To run happie, you will need to have Docker or Singularity installed, and python3.
Next, clone this repository, and install with python
git clone https://github.com/nickp60/happie
cd happie
python setup.py install
If you had any issues with the python install, try installing into a bioconda environment.
Happie is now installed, but we need to get the docker/singularity images for all the programs it uses. This is a bit of a pain, but having pre-built versions ensures that happie can be run replroducibly on any system, and can scale with distributed computing.
We have pre built all the images, and include a program, happie_install_or_update
to do the work of downloading them from dockerhub.
Run that command:
happie_install_or_update
You should see the status as all the programs are installed.

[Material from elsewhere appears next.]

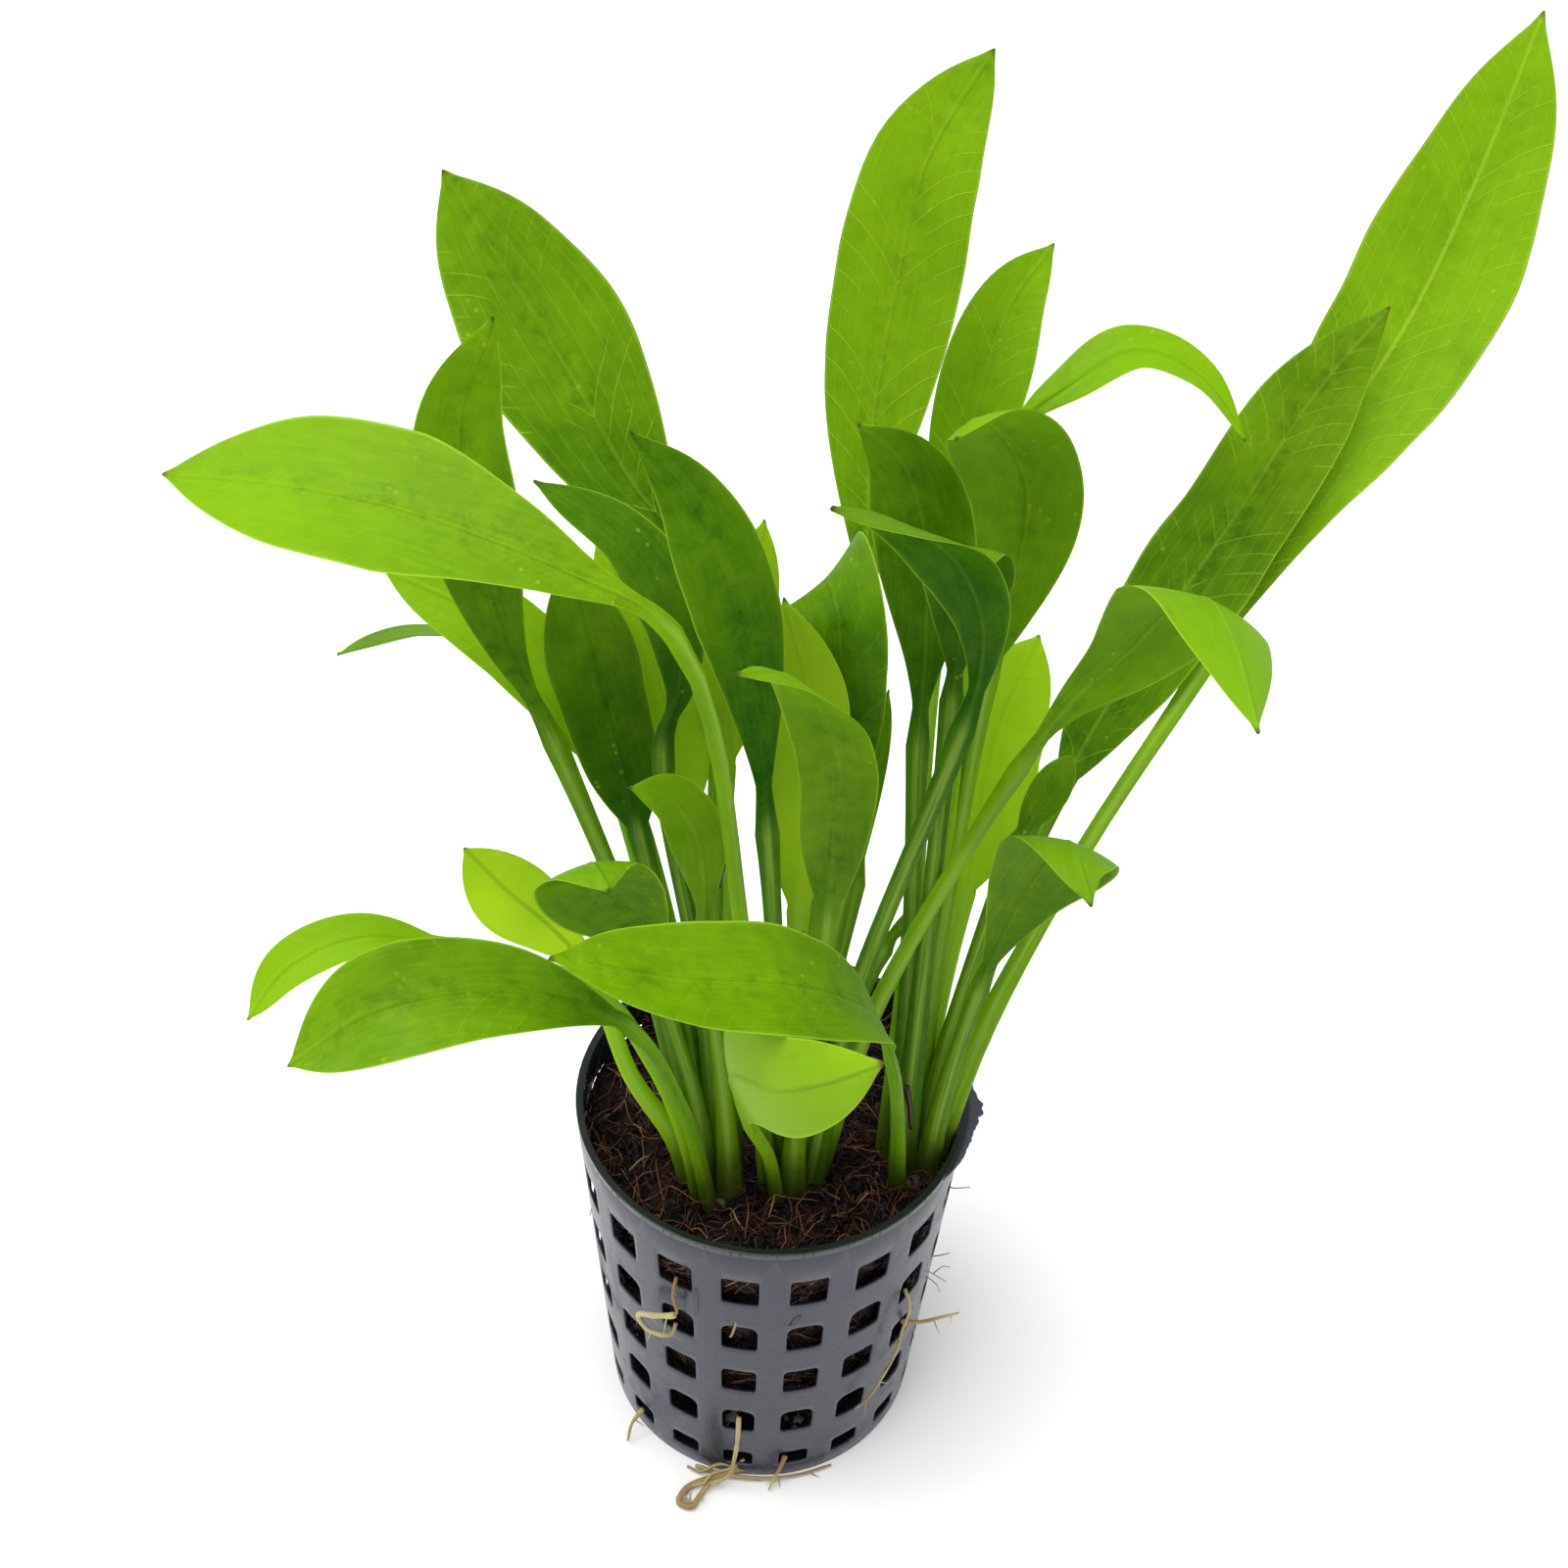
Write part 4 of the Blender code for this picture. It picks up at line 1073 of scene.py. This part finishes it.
def wall_wedge():
    """One column of holes in the pot's wall, as an open surface facing outwards."""
    s = settings("pot")
    half = math.pi / s.columns
    centres = [row[0] for row in HOLE_ROWS]
    marks = [POT_HEIGHT / MM, *[(a + b) / 2 for a, b in zip(centres, centres[1:])], 0.0]
    cells = []
    for (centre, width, height, top, low), high_mark, low_mark in zip(HOLE_ROWS, marks, marks[1:]):
        reach = half * pot_radius(centre * MM) / MM
        hole = [(x / reach * half, z) for x, z in hole_loop(centre, width, height, top, low)]
        cells.append((square_loop(-half, half, low_mark, high_mark), hole))

    def place(angle, height):
        radius = pot_radius(height * MM)
        return Vector((radius * math.cos(angle), radius * math.sin(angle), height * MM))
    bm = pierced_cells(cells, place)
    bmesh.ops.recalc_face_normals(bm, faces=bm.faces)
    return bm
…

Lets investigate the mobilomes of three /Staph/ strains:
- Staphylococcus aureus D30
- Staphylococcus aureus subsp. aureus MR1
- Staphylococcus aureus subsp. aureus str. CF-Marseille
First of all, lets make a directory, and download our genomes into it, and gunzip them.
mkdir staph
cd staph
curl -o D30.fasta.gz ftp://ftp.ncbi.nlm.nih.gov/genomes/all/GCF/000/171/455/GCF_000171455.1_ASM17145v1/GCF_000171455.1_ASM17145v1_genomic.fna.gz
curl -o MR1.fasta.gz ftp://ftp.ncbi.nlm.nih.gov/genomes/all/GCF/000/176/195/GCF_000176195.1_ASM17619v1/GCF_000176195.1_ASM17619v1_genomic.fna.gz
curl -o Marseille.fasta.gz ftp://ftp.ncbi.nlm.nih.gov/genomes/all/GCF/000/180/395/GCF_000180395.1_ASM18039v1/GCF_000180395.1_ASM18039v1_genomic.fna.gz
gunzip ./*
cd ../
You should have a directory with three genomes in it now. You are ready to run happie.

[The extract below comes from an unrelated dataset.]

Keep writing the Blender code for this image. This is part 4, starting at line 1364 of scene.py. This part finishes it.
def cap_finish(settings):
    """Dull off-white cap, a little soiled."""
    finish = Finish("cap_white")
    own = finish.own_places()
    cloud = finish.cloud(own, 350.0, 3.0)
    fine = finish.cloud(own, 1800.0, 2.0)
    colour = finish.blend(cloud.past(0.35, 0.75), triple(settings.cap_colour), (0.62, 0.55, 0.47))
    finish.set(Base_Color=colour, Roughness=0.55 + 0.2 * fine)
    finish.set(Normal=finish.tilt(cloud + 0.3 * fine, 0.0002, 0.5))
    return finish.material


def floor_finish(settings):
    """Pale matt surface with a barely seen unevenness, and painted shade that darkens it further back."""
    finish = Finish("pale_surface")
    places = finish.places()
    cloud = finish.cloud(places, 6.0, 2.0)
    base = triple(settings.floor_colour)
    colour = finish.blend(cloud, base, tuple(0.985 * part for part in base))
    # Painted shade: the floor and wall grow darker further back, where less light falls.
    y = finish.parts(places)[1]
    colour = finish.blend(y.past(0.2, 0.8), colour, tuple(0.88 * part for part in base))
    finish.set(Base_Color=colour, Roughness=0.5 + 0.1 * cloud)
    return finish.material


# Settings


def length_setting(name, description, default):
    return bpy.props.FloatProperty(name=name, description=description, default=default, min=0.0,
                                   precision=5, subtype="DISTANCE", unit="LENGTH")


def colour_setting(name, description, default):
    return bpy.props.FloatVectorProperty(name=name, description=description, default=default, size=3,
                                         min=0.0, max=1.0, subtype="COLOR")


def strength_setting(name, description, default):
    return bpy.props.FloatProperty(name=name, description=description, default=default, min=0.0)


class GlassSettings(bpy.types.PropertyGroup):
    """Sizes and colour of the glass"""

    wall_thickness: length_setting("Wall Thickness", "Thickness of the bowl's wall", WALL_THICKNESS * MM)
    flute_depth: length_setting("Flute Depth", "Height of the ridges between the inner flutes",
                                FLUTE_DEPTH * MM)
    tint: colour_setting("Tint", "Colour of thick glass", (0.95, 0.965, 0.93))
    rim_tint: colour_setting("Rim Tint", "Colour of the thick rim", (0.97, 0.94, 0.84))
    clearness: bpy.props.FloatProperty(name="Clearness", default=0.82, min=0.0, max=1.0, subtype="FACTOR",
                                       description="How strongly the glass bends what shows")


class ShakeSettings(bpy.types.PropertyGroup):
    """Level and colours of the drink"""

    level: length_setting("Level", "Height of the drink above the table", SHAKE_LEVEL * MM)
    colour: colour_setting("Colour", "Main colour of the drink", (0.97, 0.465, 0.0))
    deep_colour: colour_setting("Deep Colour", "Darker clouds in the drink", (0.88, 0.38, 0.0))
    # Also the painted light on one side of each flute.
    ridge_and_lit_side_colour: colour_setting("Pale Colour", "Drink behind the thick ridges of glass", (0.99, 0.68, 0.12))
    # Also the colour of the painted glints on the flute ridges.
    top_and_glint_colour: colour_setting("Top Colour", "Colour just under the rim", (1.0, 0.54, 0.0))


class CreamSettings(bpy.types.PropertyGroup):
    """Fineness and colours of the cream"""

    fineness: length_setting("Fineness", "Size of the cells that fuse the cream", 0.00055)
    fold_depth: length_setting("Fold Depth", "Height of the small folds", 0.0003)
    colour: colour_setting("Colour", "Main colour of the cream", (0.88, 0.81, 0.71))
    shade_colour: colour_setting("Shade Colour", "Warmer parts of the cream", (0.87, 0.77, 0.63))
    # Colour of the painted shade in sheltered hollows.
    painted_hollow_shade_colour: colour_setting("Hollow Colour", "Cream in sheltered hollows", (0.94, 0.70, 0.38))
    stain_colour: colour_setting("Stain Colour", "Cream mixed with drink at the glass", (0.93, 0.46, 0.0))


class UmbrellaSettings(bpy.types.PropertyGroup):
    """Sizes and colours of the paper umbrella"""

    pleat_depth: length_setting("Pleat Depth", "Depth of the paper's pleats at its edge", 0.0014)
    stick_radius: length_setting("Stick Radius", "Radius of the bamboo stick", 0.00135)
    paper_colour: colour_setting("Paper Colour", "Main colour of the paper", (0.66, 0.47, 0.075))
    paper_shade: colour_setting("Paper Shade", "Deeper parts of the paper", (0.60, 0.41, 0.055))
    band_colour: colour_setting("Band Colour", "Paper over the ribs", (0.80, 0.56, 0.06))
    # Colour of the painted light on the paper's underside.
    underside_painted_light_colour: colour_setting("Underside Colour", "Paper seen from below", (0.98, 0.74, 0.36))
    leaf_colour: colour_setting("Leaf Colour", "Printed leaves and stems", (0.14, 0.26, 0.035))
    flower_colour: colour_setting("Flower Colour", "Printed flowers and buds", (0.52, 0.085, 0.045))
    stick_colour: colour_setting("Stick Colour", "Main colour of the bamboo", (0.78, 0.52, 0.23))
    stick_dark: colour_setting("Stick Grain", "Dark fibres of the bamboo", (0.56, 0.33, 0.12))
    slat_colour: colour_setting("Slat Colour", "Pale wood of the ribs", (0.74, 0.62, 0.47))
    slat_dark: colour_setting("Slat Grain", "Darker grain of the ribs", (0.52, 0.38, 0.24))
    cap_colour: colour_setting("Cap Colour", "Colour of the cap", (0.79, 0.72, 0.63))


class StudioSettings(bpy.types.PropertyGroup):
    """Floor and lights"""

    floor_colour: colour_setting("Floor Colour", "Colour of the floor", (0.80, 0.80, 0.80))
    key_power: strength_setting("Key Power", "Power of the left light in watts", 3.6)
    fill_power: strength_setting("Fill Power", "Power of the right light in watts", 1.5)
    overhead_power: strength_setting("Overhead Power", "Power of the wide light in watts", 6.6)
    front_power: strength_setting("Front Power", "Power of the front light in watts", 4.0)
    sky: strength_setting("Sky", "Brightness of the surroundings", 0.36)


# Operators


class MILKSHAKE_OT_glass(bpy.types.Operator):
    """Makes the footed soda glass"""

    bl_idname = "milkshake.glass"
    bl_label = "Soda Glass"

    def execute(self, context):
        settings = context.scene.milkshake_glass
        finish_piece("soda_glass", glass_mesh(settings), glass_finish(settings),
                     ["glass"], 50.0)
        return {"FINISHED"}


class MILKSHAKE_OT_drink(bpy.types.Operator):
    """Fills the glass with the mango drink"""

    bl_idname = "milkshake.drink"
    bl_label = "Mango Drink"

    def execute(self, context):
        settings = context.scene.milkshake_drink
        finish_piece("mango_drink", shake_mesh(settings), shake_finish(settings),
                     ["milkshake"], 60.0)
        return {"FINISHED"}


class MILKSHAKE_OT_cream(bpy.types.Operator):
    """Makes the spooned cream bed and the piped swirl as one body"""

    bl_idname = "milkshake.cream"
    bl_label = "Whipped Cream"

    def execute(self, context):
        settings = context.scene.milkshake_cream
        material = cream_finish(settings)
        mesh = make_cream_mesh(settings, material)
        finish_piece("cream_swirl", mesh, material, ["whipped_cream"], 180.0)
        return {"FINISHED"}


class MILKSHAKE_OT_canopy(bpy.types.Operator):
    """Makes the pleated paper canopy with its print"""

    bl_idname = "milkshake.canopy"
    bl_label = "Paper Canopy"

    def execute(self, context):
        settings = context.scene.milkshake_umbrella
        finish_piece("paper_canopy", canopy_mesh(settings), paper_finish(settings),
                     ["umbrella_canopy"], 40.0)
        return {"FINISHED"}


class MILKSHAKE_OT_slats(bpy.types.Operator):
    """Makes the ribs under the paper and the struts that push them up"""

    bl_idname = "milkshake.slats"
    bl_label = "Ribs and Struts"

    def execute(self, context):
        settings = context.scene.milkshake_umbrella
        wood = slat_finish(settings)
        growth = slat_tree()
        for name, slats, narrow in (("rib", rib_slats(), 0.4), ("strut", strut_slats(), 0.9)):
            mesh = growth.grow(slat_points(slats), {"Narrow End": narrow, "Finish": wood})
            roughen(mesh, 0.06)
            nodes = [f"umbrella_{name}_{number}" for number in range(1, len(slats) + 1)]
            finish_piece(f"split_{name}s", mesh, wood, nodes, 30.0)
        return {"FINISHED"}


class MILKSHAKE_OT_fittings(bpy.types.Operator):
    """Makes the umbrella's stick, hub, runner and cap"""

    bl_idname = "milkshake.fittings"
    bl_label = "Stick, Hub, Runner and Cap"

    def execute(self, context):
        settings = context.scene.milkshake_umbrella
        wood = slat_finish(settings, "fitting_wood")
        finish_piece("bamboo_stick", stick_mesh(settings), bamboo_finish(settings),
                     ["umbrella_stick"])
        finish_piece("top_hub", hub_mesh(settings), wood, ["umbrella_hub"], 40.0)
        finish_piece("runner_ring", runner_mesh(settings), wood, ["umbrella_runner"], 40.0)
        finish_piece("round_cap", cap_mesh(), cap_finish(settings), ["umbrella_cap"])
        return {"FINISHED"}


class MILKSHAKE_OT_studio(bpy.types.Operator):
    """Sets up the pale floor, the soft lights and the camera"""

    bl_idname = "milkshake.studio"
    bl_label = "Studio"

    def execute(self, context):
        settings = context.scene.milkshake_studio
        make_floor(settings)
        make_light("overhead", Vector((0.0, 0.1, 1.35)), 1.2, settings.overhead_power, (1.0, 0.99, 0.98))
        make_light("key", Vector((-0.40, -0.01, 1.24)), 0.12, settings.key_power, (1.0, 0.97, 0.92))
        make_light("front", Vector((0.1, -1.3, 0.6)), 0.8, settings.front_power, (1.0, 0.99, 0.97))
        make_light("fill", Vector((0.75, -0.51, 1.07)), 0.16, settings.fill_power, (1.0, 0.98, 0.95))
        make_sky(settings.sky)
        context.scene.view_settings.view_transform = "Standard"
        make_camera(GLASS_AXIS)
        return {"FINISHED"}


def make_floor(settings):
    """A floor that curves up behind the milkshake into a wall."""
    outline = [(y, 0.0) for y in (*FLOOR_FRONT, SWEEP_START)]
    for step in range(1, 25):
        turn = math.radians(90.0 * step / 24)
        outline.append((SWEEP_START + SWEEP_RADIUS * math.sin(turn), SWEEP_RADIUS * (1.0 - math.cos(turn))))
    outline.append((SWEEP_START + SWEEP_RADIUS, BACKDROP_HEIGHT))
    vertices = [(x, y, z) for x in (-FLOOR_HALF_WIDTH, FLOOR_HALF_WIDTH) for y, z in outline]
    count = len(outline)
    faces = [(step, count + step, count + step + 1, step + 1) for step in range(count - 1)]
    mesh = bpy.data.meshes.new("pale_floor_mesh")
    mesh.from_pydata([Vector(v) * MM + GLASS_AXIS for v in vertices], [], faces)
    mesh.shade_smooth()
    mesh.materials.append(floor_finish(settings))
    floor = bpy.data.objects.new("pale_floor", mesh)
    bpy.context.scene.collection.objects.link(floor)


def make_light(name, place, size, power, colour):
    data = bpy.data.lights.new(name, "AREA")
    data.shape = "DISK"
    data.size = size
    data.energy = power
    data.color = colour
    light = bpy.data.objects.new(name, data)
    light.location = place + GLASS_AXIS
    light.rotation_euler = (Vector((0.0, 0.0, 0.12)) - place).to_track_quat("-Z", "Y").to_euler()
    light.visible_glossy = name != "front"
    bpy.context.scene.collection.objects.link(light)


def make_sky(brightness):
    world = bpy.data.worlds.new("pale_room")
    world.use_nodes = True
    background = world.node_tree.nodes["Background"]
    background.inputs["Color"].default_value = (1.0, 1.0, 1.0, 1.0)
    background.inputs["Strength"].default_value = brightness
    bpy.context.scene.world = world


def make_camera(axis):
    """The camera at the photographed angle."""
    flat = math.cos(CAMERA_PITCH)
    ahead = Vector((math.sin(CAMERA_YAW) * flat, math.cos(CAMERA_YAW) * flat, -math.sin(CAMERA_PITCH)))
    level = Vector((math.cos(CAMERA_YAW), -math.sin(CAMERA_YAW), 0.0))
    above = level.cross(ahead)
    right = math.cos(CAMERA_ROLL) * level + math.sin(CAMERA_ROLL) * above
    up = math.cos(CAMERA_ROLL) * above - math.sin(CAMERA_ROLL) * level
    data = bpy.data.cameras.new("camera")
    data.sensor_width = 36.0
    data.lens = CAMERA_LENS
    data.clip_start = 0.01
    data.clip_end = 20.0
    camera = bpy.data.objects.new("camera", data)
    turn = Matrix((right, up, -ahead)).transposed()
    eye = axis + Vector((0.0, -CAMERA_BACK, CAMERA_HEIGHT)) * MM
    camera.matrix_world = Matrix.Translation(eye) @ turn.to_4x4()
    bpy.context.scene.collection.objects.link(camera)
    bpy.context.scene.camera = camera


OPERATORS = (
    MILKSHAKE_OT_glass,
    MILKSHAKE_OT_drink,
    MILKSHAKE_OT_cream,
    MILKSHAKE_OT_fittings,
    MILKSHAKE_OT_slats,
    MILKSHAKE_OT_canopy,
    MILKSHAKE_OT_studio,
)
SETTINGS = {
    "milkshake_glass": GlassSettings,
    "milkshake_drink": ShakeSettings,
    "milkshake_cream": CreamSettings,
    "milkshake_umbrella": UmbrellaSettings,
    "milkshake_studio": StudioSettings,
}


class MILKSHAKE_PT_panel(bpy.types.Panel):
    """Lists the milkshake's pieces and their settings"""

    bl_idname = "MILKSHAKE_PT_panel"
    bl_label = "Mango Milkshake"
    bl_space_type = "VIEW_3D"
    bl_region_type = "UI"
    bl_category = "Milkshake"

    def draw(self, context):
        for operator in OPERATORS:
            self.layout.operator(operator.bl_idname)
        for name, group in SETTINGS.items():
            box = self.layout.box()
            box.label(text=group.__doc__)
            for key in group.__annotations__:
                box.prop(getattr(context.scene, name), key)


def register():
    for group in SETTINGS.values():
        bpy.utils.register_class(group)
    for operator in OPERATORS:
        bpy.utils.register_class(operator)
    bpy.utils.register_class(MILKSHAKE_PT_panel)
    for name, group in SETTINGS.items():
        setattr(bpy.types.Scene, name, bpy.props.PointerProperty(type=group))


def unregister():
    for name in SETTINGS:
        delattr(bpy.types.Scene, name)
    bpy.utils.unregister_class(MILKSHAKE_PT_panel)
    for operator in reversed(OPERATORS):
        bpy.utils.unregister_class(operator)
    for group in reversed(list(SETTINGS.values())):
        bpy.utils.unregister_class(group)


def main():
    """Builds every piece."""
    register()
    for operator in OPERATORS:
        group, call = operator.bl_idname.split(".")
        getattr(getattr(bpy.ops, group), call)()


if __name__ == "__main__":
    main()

We know that staph genomes typically are between 2.4Mb and 3.4Mb, so we need to let happie know with --QC_min_assembly
and --QC_max_assembly
; it will throw an eerror for a genome outside the expected assembly size. For this analysis, lets skip running annofilt, the pipeline to remove bad annotations on the ends of contigs. That requires a bit of work, so for now, we turn annofilt off wit --skip_annofilt
.
We need to select one or more plasmid-detection tools. Because mlplasmids doesnt have a built in database for Staph, lets use plasfow by saying --plasmid_tools plasflow
.
Lets say you're running on a machine with 4 cores; add --cores 4
to the call
Finally, lets have it run abricate with vfdb to detect virulence factors, and the CARD database to detect AMR genes: --analyses vfdb card
We will run these commands in a bash loop, once for each genome:
for i in D30 MR1 Marseille;
do
happie --contigs ./staph/${i}.fasta --QC_min_assembly 2400000 --QC_max_assembly 3400000 --skip_annofilt --plasmid_tools plasflow --analyses vfdb card --cores 4 --name ${i} --output happie_${i}
done
On my machine, this takes about 12 minutes per genome